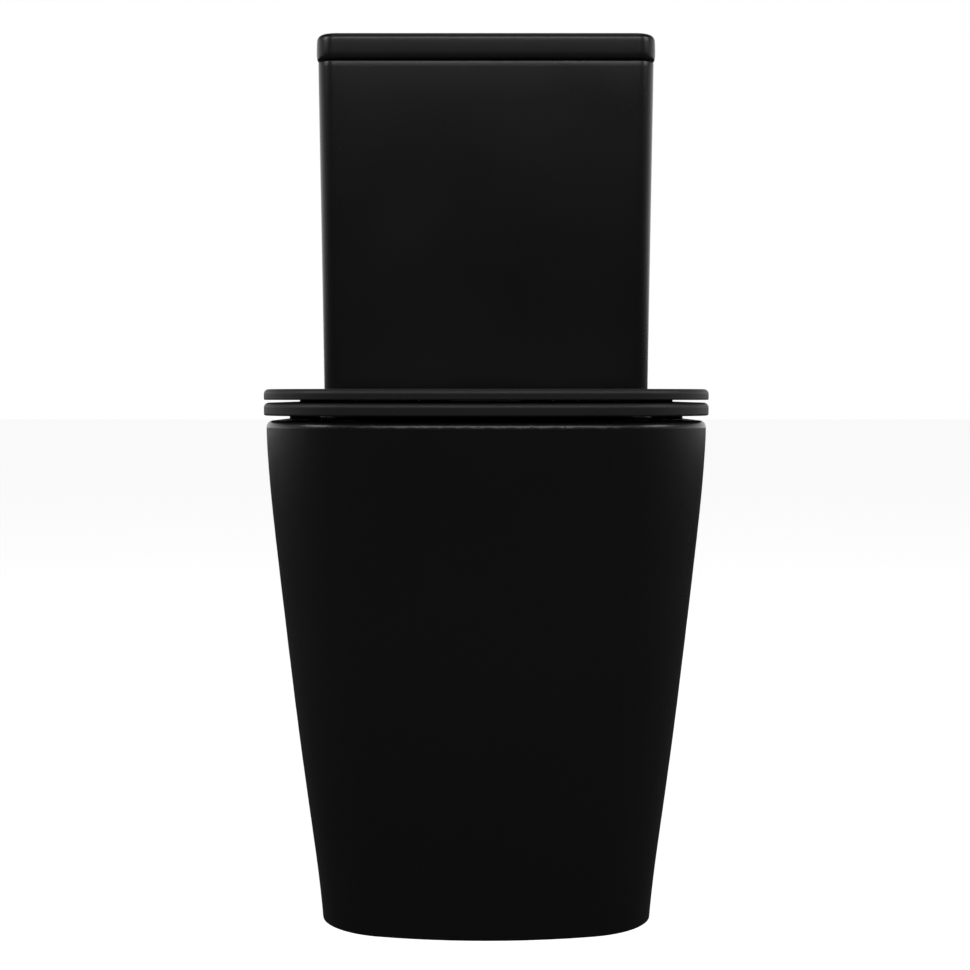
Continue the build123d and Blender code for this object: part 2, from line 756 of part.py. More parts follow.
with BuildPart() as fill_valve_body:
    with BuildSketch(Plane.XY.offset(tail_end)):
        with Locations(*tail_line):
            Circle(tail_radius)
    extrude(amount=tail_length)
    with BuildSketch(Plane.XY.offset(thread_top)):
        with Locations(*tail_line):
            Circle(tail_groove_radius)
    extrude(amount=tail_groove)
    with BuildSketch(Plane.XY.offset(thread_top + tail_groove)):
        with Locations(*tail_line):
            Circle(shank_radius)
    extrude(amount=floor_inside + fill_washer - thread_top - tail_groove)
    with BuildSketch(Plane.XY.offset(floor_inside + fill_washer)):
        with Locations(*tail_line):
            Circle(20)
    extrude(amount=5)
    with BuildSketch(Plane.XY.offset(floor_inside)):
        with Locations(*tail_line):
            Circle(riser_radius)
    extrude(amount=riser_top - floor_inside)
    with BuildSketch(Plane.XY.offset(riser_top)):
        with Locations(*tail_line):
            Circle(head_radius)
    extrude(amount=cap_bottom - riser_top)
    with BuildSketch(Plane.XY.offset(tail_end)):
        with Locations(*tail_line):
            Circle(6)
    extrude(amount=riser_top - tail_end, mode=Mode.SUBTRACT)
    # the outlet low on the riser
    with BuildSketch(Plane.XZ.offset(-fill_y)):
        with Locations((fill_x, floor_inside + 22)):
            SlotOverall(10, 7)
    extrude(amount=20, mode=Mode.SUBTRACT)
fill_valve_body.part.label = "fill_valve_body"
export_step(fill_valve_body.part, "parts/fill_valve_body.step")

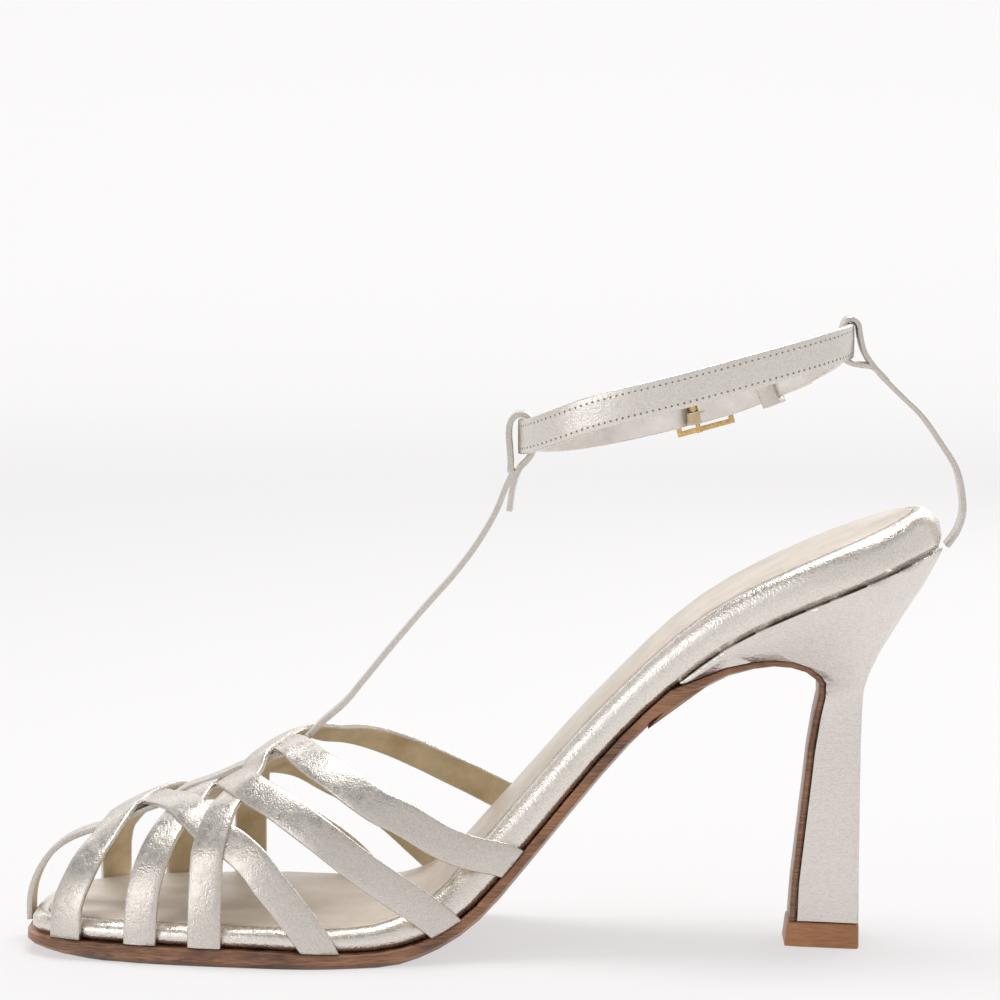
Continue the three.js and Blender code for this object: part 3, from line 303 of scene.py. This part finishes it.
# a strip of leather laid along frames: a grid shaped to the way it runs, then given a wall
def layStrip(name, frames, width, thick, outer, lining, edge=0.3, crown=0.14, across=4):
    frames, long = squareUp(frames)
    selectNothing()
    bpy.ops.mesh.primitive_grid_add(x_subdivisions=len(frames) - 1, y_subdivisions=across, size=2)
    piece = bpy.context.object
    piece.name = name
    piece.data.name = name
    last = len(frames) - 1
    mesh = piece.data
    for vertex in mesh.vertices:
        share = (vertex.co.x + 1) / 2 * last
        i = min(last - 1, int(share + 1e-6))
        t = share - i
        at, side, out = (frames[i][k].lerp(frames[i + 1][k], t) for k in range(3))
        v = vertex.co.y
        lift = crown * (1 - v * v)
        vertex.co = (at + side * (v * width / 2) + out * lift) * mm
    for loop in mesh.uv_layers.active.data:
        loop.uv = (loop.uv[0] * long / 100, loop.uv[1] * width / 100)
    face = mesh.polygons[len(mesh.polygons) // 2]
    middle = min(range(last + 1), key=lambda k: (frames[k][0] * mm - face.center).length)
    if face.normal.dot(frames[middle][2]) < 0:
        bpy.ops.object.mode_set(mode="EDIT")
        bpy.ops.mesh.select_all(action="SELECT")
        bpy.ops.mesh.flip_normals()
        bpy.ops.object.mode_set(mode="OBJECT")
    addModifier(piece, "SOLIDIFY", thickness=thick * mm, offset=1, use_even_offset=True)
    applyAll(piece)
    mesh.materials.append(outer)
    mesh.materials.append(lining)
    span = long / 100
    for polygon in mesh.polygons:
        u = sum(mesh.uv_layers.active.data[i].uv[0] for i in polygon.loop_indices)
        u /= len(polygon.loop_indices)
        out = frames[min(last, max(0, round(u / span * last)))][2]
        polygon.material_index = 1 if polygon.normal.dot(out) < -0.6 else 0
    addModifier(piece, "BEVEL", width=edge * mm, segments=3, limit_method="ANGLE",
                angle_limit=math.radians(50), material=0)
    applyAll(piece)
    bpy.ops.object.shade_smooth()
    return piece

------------

Write out the data again, exactly and in full.

SOLUTION TO THE EXERCISE
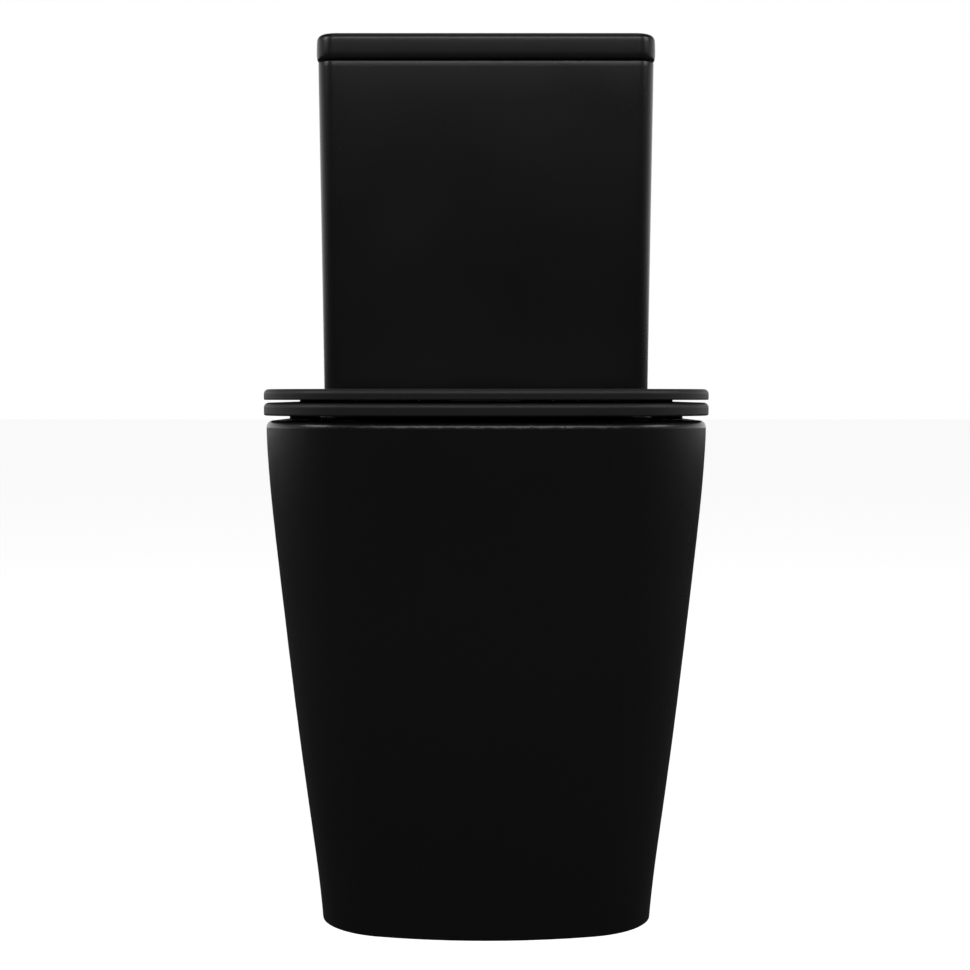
Continue the build123d and Blender code for this object: part 2, from line 756 of part.py. More parts follow.
with BuildPart() as fill_valve_body:
    with BuildSketch(Plane.XY.offset(tail_end)):
        with Locations(*tail_line):
            Circle(tail_radius)
    extrude(amount=tail_length)
    with BuildSketch(Plane.XY.offset(thread_top)):
        with Locations(*tail_line):
            Circle(tail_groove_radius)
    extrude(amount=tail_groove)
    with BuildSketch(Plane.XY.offset(thread_top + tail_groove)):
        with Locations(*tail_line):
            Circle(shank_radius)
    extrude(amount=floor_inside + fill_washer - thread_top - tail_groove)
    with BuildSketch(Plane.XY.offset(floor_inside + fill_washer)):
        with Locations(*tail_line):
            Circle(20)
    extrude(amount=5)
    with BuildSketch(Plane.XY.offset(floor_inside)):
        with Locations(*tail_line):
            Circle(riser_radius)
    extrude(amount=riser_top - floor_inside)
    with BuildSketch(Plane.XY.offset(riser_top)):
        with Locations(*tail_line):
            Circle(head_radius)
    extrude(amount=cap_bottom - riser_top)
    with BuildSketch(Plane.XY.offset(tail_end)):
        with Locations(*tail_line):
            Circle(6)
    extrude(amount=riser_top - tail_end, mode=Mode.SUBTRACT)
    # the outlet low on the riser
    with BuildSketch(Plane.XZ.offset(-fill_y)):
        with Locations((fill_x, floor_inside + 22)):
            SlotOverall(10, 7)
    extrude(amount=20, mode=Mode.SUBTRACT)
fill_valve_body.part.label = "fill_valve_body"
export_step(fill_valve_body.part, "parts/fill_valve_body.step")

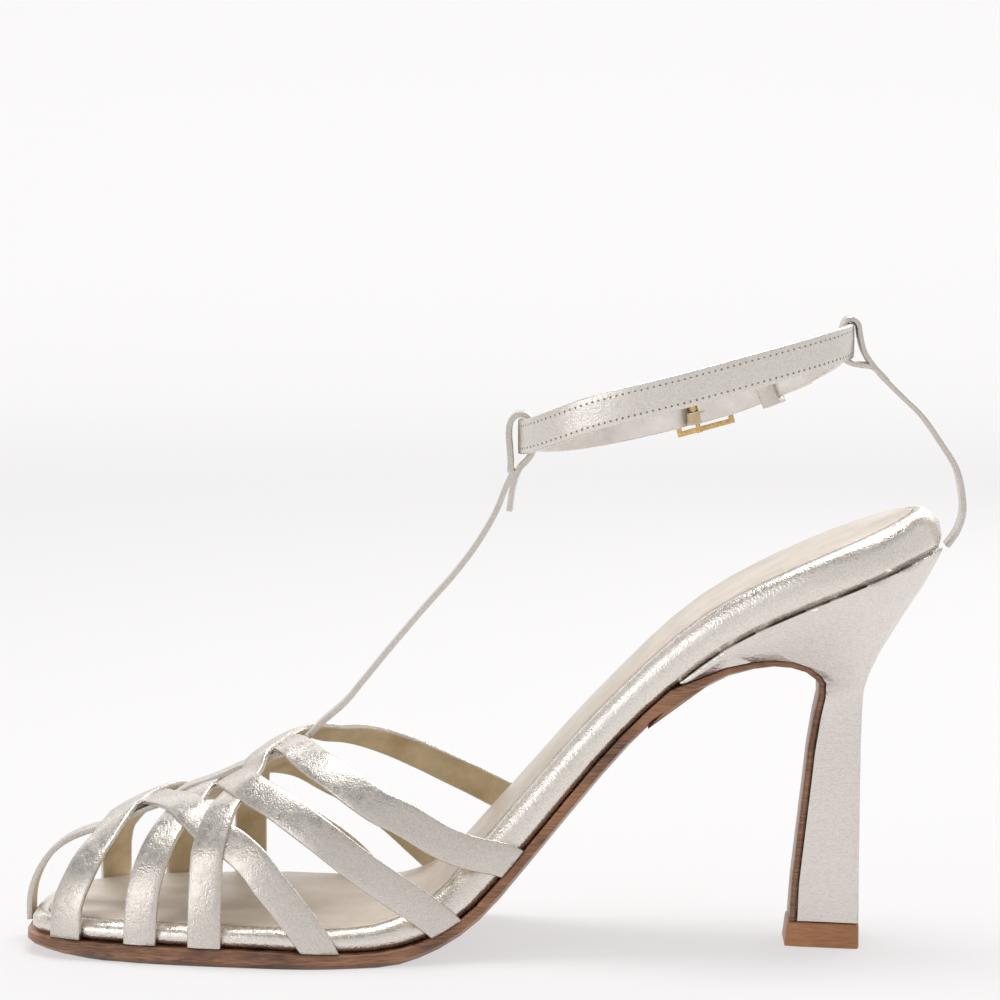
Continue the three.js and Blender code for this object: part 3, from line 303 of scene.py. This part finishes it.
# a strip of leather laid along frames: a grid shaped to the way it runs, then given a wall
def layStrip(name, frames, width, thick, outer, lining, edge=0.3, crown=0.14, across=4):
    frames, long = squareUp(frames)
    selectNothing()
    bpy.ops.mesh.primitive_grid_add(x_subdivisions=len(frames) - 1, y_subdivisions=across, size=2)
    piece = bpy.context.object
    piece.name = name
    piece.data.name = name
    last = len(frames) - 1
    mesh = piece.data
    for vertex in mesh.vertices:
        share = (vertex.co.x + 1) / 2 * last
        i = min(last - 1, int(share + 1e-6))
        t = share - i
        at, side, out = (frames[i][k].lerp(frames[i + 1][k], t) for k in range(3))
        v = vertex.co.y
        lift = crown * (1 - v * v)
        vertex.co = (at + side * (v * width / 2) + out * lift) * mm
    for loop in mesh.uv_layers.active.data:
        loop.uv = (loop.uv[0] * long / 100, loop.uv[1] * width / 100)
    face = mesh.polygons[len(mesh.polygons) // 2]
    middle = min(range(last + 1), key=lambda k: (frames[k][0] * mm - face.center).length)
    if face.normal.dot(frames[middle][2]) < 0:
        bpy.ops.object.mode_set(mode="EDIT")
        bpy.ops.mesh.select_all(action="SELECT")
        bpy.ops.mesh.flip_normals()
        bpy.ops.object.mode_set(mode="OBJECT")
    addModifier(piece, "SOLIDIFY", thickness=thick * mm, offset=1, use_even_offset=True)
    applyAll(piece)
    mesh.materials.append(outer)
    mesh.materials.append(lining)
    span = long / 100
    for polygon in mesh.polygons:
        u = sum(mesh.uv_layers.active.data[i].uv[0] for i in polygon.loop_indices)
        u /= len(polygon.loop_indices)
        out = frames[min(last, max(0, round(u / span * last)))][2]
        polygon.material_index = 1 if polygon.normal.dot(out) < -0.6 else 0
    addModifier(piece, "BEVEL", width=edge * mm, segments=3, limit_method="ANGLE",
                angle_limit=math.radians(50), material=0)
    applyAll(piece)
    bpy.ops.object.shade_smooth()
    return piece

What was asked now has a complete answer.